Obviously, in order to have a real usage of
SMAPIv3, we need to develop plugins for each kind of storage. But also test and maintain them. Frankly, volume plugins aren't that hard to write. In my opinion, it will be harder to correctly provide a "support matrix" for each one, since the community will also be able to participate easily (which is great!). This is also an opportunity to think about dealing with NVMeOF and shared block devices, ideally in a thin-pro manner. While also working with storage manufacturers to directly leverage some feature in their API like snapshots and so on, like you can already do with VMware!
The other issue is the new responsibility regarding datapath plugins: since you have the choice, it might be really interesting to compare and benchmark them. Maybe
tapdisk will be the best in some situations, maybe not. That's the perk of having choice and flexibility: our responsibility will be to provide you the best plugin for the storage of your choice, in a fully integrated way.
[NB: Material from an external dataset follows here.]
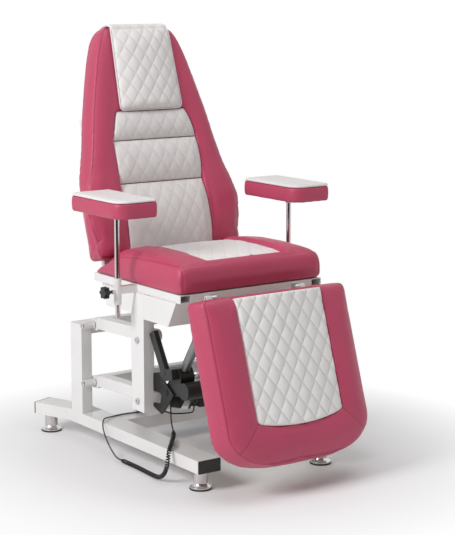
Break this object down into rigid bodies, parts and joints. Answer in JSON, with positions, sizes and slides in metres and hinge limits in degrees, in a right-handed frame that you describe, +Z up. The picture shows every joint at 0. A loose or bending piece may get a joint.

Since the virtualization market is giving us more and more opportunities (thanks Broadcom!), our new users are also more demanding. And this is great, because this is what drove us to continuously improve our stack.
SMAPIv3 is a big chunk of our efforts to massively improve the storage layer: faster VM disks, more flexibility and likely faster backup/restore with more capabilities, like in-line compression & dedup. And it's up to us to write that and build all the glue in XCP-ng and Xen Orchestra so it seems almost functionally identical for you, the end-user.
That's why moving forward on
SMAPIv3 is one of our big chunks of work for this year!